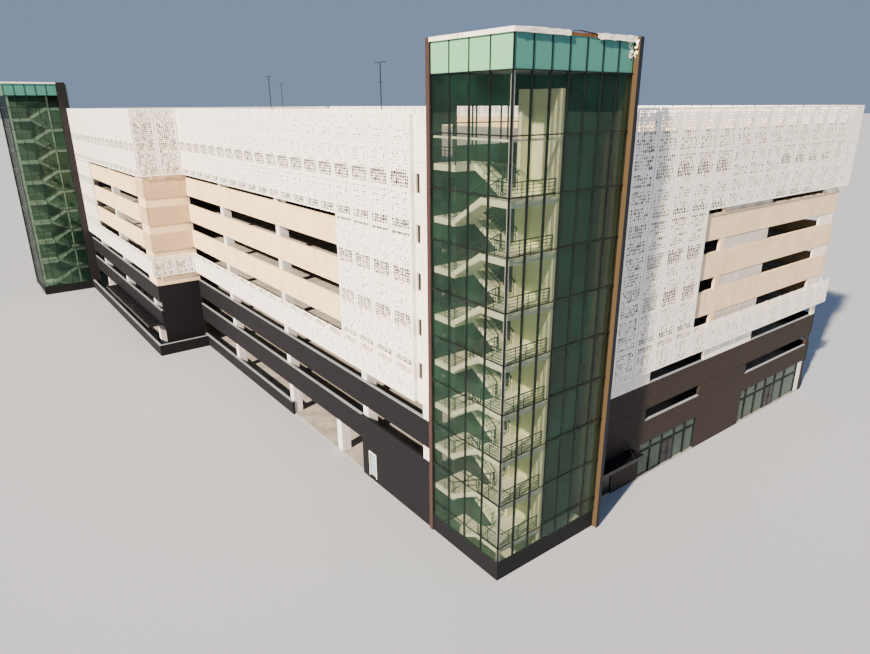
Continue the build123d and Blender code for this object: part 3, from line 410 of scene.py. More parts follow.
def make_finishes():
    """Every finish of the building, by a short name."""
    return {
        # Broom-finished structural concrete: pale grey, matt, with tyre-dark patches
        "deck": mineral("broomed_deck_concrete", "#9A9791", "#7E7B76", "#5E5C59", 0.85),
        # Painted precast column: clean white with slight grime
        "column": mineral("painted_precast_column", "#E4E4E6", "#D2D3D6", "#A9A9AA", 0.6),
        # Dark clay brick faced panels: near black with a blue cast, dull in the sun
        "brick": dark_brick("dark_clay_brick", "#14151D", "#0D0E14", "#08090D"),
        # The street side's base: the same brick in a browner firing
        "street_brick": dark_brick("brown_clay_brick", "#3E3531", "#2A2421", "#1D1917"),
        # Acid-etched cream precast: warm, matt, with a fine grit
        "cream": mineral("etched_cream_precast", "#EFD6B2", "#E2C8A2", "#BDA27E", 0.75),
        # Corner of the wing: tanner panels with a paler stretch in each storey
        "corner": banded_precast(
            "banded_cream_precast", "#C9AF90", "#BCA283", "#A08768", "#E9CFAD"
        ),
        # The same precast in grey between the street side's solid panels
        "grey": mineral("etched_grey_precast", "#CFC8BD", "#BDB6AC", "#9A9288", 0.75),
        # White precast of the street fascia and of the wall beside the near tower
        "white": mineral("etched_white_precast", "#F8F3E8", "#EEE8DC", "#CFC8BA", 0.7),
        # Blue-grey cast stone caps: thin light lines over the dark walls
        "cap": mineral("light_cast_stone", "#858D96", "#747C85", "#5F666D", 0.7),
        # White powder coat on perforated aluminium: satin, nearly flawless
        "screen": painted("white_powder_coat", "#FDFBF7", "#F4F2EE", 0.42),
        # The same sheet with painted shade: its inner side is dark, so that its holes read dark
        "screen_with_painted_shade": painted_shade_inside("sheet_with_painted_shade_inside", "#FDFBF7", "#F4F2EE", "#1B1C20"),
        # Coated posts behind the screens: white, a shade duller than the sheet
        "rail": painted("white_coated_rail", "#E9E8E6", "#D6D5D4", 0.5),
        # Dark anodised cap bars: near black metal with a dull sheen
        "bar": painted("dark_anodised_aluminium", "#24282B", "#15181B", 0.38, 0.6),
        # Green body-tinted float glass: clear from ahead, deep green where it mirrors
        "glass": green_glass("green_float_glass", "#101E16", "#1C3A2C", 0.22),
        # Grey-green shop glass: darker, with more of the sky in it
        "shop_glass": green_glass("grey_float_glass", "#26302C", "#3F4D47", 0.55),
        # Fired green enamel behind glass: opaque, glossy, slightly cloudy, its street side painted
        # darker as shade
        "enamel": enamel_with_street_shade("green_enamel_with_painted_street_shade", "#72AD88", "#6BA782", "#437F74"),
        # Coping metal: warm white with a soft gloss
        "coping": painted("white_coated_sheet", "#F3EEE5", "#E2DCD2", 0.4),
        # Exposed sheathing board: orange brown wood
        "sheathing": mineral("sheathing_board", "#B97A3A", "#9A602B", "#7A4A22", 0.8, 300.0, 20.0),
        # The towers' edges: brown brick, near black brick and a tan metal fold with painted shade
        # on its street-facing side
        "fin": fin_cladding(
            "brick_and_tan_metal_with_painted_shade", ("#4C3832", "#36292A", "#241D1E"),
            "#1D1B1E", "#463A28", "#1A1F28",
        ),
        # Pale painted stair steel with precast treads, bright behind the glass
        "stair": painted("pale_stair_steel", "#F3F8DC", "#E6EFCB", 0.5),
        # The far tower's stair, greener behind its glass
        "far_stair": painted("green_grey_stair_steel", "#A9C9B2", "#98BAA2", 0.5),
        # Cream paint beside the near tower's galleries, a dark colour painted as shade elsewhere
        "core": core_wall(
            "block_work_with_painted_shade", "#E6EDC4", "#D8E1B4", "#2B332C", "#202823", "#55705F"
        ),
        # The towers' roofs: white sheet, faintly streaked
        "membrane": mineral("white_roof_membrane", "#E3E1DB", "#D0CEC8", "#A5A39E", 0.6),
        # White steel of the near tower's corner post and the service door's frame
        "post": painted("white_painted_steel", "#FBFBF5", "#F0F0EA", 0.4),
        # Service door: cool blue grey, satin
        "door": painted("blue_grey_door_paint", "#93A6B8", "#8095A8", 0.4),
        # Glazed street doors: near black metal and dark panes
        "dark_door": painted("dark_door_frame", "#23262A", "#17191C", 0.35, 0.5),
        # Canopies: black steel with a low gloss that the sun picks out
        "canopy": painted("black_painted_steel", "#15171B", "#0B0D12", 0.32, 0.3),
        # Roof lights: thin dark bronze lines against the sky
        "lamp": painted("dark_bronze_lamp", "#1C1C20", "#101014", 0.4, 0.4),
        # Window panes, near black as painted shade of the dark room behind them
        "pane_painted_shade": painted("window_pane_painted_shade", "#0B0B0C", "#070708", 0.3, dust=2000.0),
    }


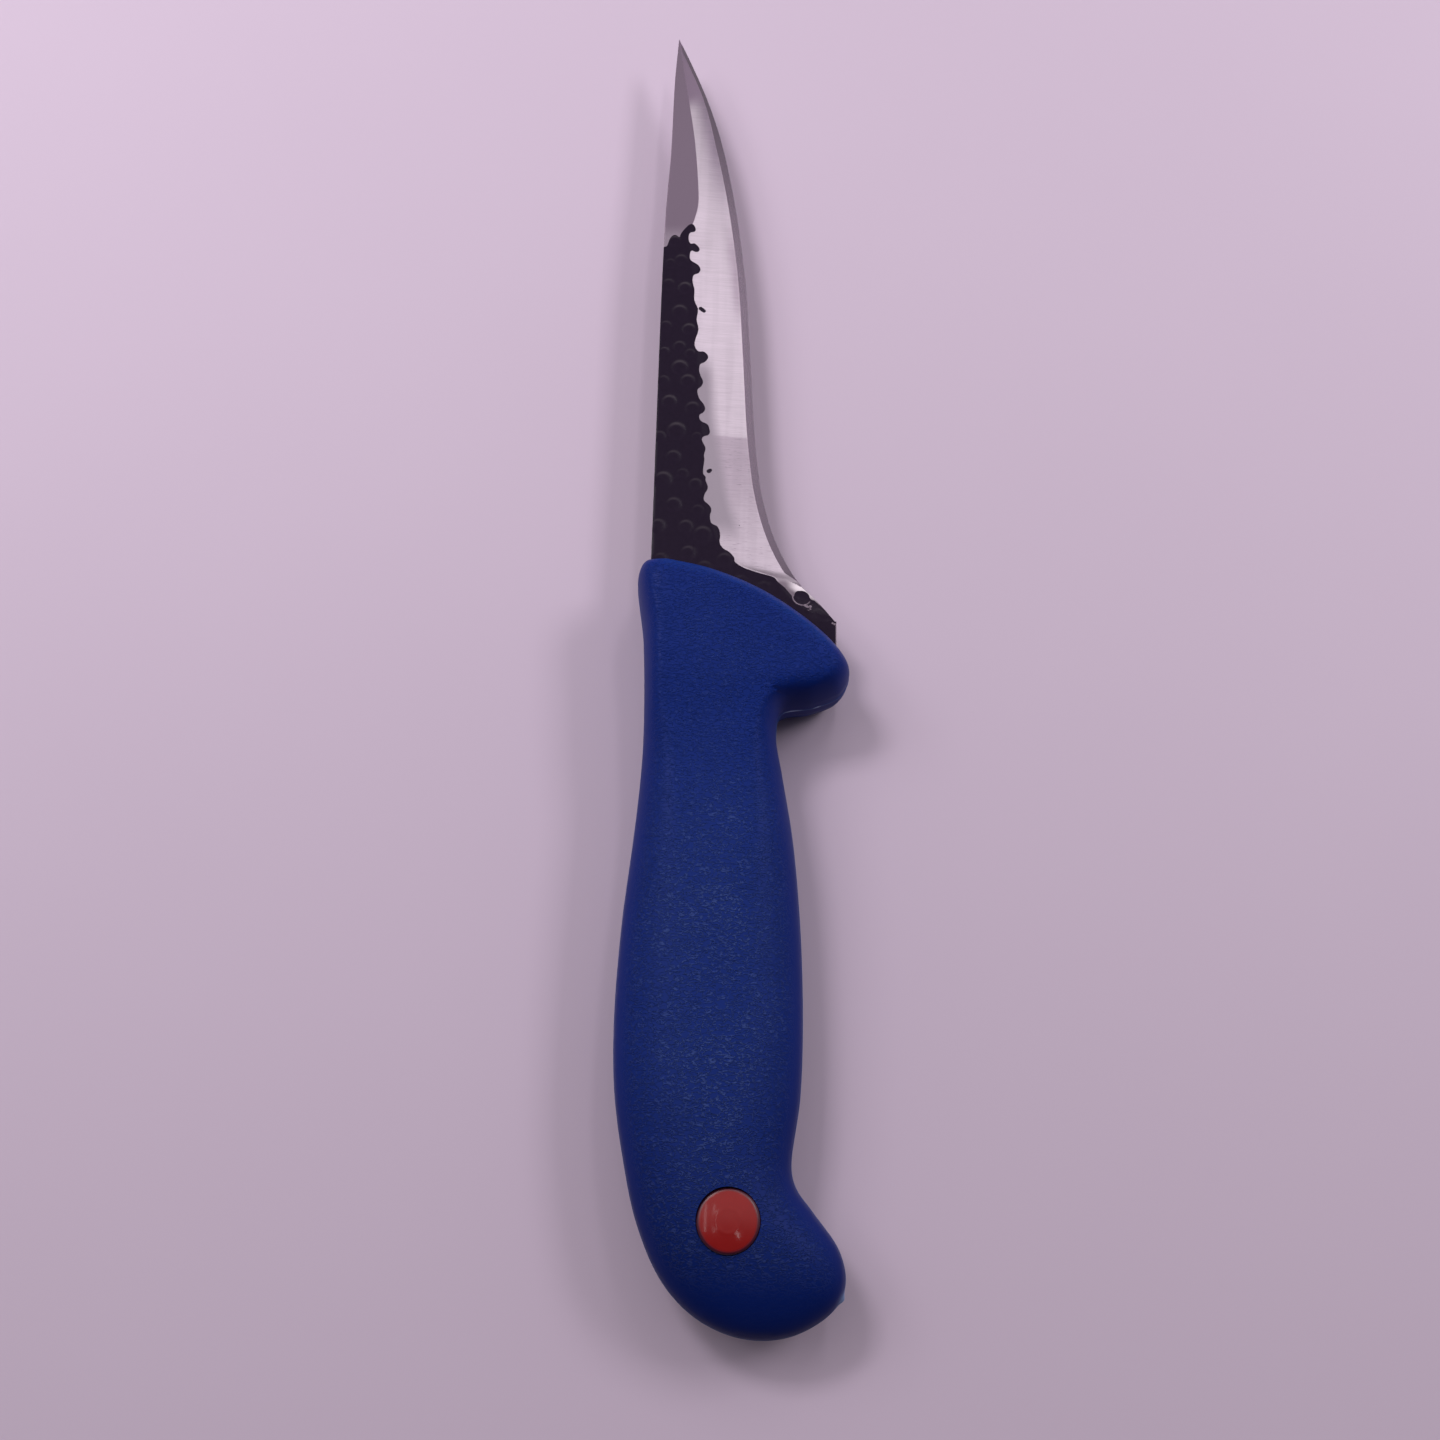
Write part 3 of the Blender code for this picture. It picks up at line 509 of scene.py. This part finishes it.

Task details
All of the data needs to be reproduced exactly, with no line missing.

Answer below
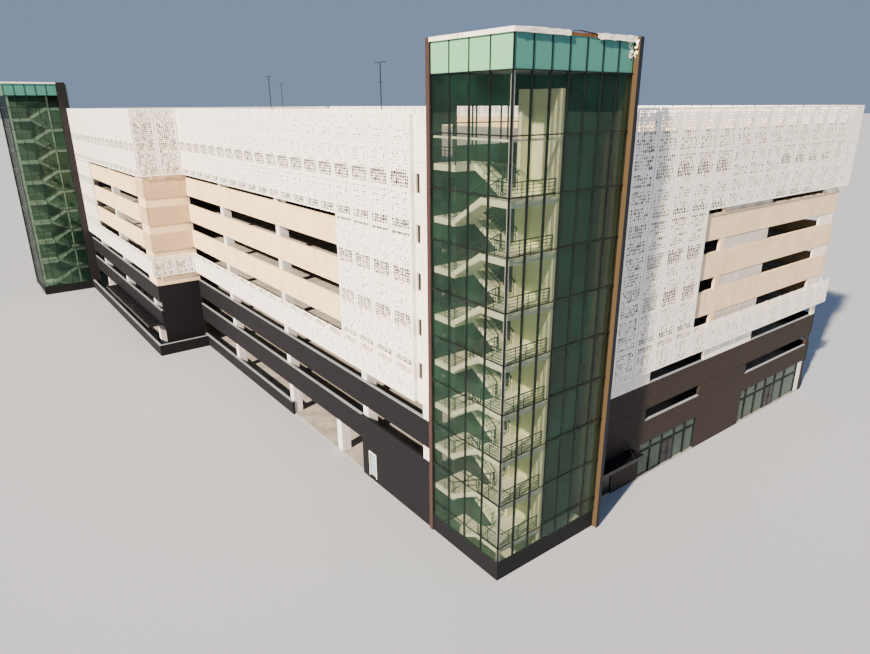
Continue the build123d and Blender code for this object: part 3, from line 410 of scene.py. More parts follow.
def make_finishes():
    """Every finish of the building, by a short name."""
    return {
        # Broom-finished structural concrete: pale grey, matt, with tyre-dark patches
        "deck": mineral("broomed_deck_concrete", "#9A9791", "#7E7B76", "#5E5C59", 0.85),
        # Painted precast column: clean white with slight grime
        "column": mineral("painted_precast_column", "#E4E4E6", "#D2D3D6", "#A9A9AA", 0.6),
        # Dark clay brick faced panels: near black with a blue cast, dull in the sun
        "brick": dark_brick("dark_clay_brick", "#14151D", "#0D0E14", "#08090D"),
        # The street side's base: the same brick in a browner firing
        "street_brick": dark_brick("brown_clay_brick", "#3E3531", "#2A2421", "#1D1917"),
        # Acid-etched cream precast: warm, matt, with a fine grit
        "cream": mineral("etched_cream_precast", "#EFD6B2", "#E2C8A2", "#BDA27E", 0.75),
        # Corner of the wing: tanner panels with a paler stretch in each storey
        "corner": banded_precast(
            "banded_cream_precast", "#C9AF90", "#BCA283", "#A08768", "#E9CFAD"
        ),
        # The same precast in grey between the street side's solid panels
        "grey": mineral("etched_grey_precast", "#CFC8BD", "#BDB6AC", "#9A9288", 0.75),
        # White precast of the street fascia and of the wall beside the near tower
        "white": mineral("etched_white_precast", "#F8F3E8", "#EEE8DC", "#CFC8BA", 0.7),
        # Blue-grey cast stone caps: thin light lines over the dark walls
        "cap": mineral("light_cast_stone", "#858D96", "#747C85", "#5F666D", 0.7),
        # White powder coat on perforated aluminium: satin, nearly flawless
        "screen": painted("white_powder_coat", "#FDFBF7", "#F4F2EE", 0.42),
        # The same sheet with painted shade: its inner side is dark, so that its holes read dark
        "screen_with_painted_shade": painted_shade_inside("sheet_with_painted_shade_inside", "#FDFBF7", "#F4F2EE", "#1B1C20"),
        # Coated posts behind the screens: white, a shade duller than the sheet
        "rail": painted("white_coated_rail", "#E9E8E6", "#D6D5D4", 0.5),
        # Dark anodised cap bars: near black metal with a dull sheen
        "bar": painted("dark_anodised_aluminium", "#24282B", "#15181B", 0.38, 0.6),
        # Green body-tinted float glass: clear from ahead, deep green where it mirrors
        "glass": green_glass("green_float_glass", "#101E16", "#1C3A2C", 0.22),
        # Grey-green shop glass: darker, with more of the sky in it
        "shop_glass": green_glass("grey_float_glass", "#26302C", "#3F4D47", 0.55),
        # Fired green enamel behind glass: opaque, glossy, slightly cloudy, its street side painted
        # darker as shade
        "enamel": enamel_with_street_shade("green_enamel_with_painted_street_shade", "#72AD88", "#6BA782", "#437F74"),
        # Coping metal: warm white with a soft gloss
        "coping": painted("white_coated_sheet", "#F3EEE5", "#E2DCD2", 0.4),
        # Exposed sheathing board: orange brown wood
        "sheathing": mineral("sheathing_board", "#B97A3A", "#9A602B", "#7A4A22", 0.8, 300.0, 20.0),
        # The towers' edges: brown brick, near black brick and a tan metal fold with painted shade
        # on its street-facing side
        "fin": fin_cladding(
            "brick_and_tan_metal_with_painted_shade", ("#4C3832", "#36292A", "#241D1E"),
            "#1D1B1E", "#463A28", "#1A1F28",
        ),
        # Pale painted stair steel with precast treads, bright behind the glass
        "stair": painted("pale_stair_steel", "#F3F8DC", "#E6EFCB", 0.5),
        # The far tower's stair, greener behind its glass
        "far_stair": painted("green_grey_stair_steel", "#A9C9B2", "#98BAA2", 0.5),
        # Cream paint beside the near tower's galleries, a dark colour painted as shade elsewhere
        "core": core_wall(
            "block_work_with_painted_shade", "#E6EDC4", "#D8E1B4", "#2B332C", "#202823", "#55705F"
        ),
        # The towers' roofs: white sheet, faintly streaked
        "membrane": mineral("white_roof_membrane", "#E3E1DB", "#D0CEC8", "#A5A39E", 0.6),
        # White steel of the near tower's corner post and the service door's frame
        "post": painted("white_painted_steel", "#FBFBF5", "#F0F0EA", 0.4),
        # Service door: cool blue grey, satin
        "door": painted("blue_grey_door_paint", "#93A6B8", "#8095A8", 0.4),
        # Glazed street doors: near black metal and dark panes
        "dark_door": painted("dark_door_frame", "#23262A", "#17191C", 0.35, 0.5),
        # Canopies: black steel with a low gloss that the sun picks out
        "canopy": painted("black_painted_steel", "#15171B", "#0B0D12", 0.32, 0.3),
        # Roof lights: thin dark bronze lines against the sky
        "lamp": painted("dark_bronze_lamp", "#1C1C20", "#101014", 0.4, 0.4),
        # Window panes, near black as painted shade of the dark room behind them
        "pane_painted_shade": painted("window_pane_painted_shade", "#0B0B0C", "#070708", 0.3, dust=2000.0),
    }


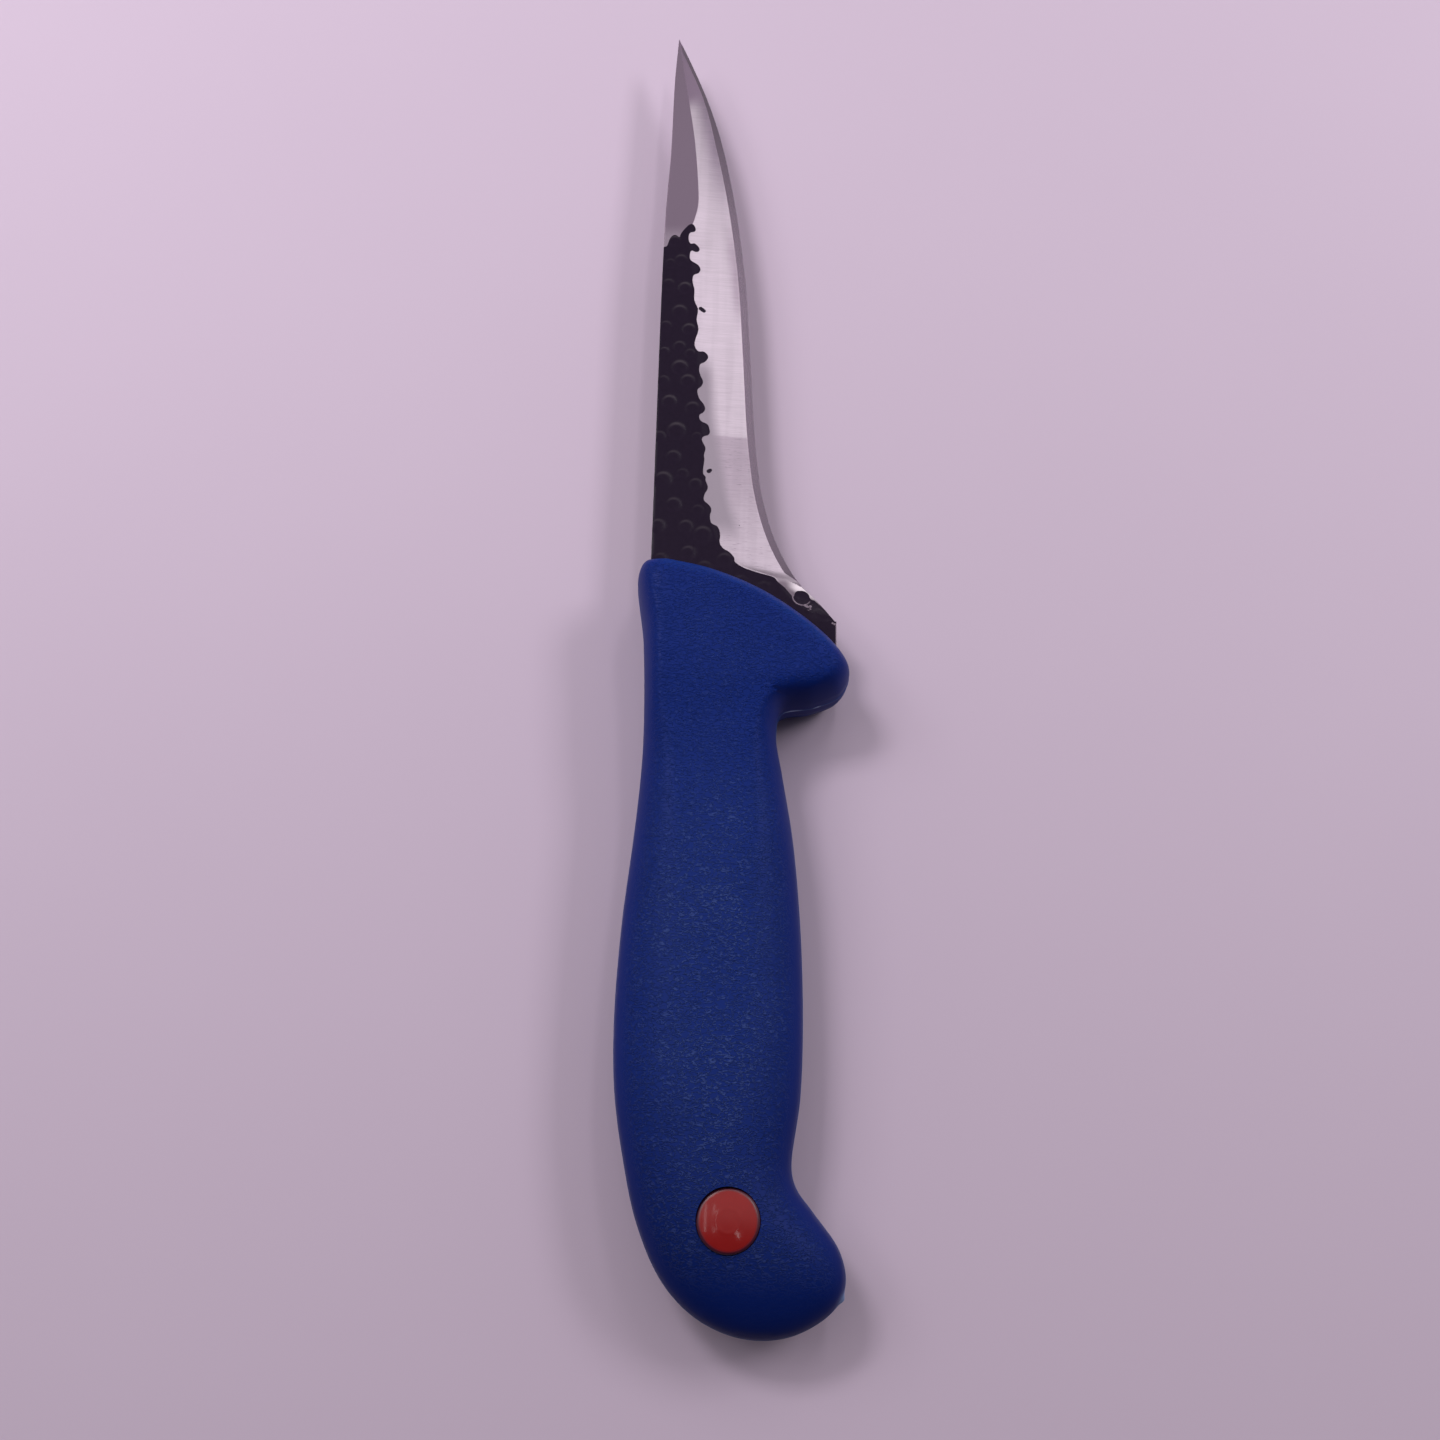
Write part 3 of the Blender code for this picture. It picks up at line 509 of scene.py. This part finishes it.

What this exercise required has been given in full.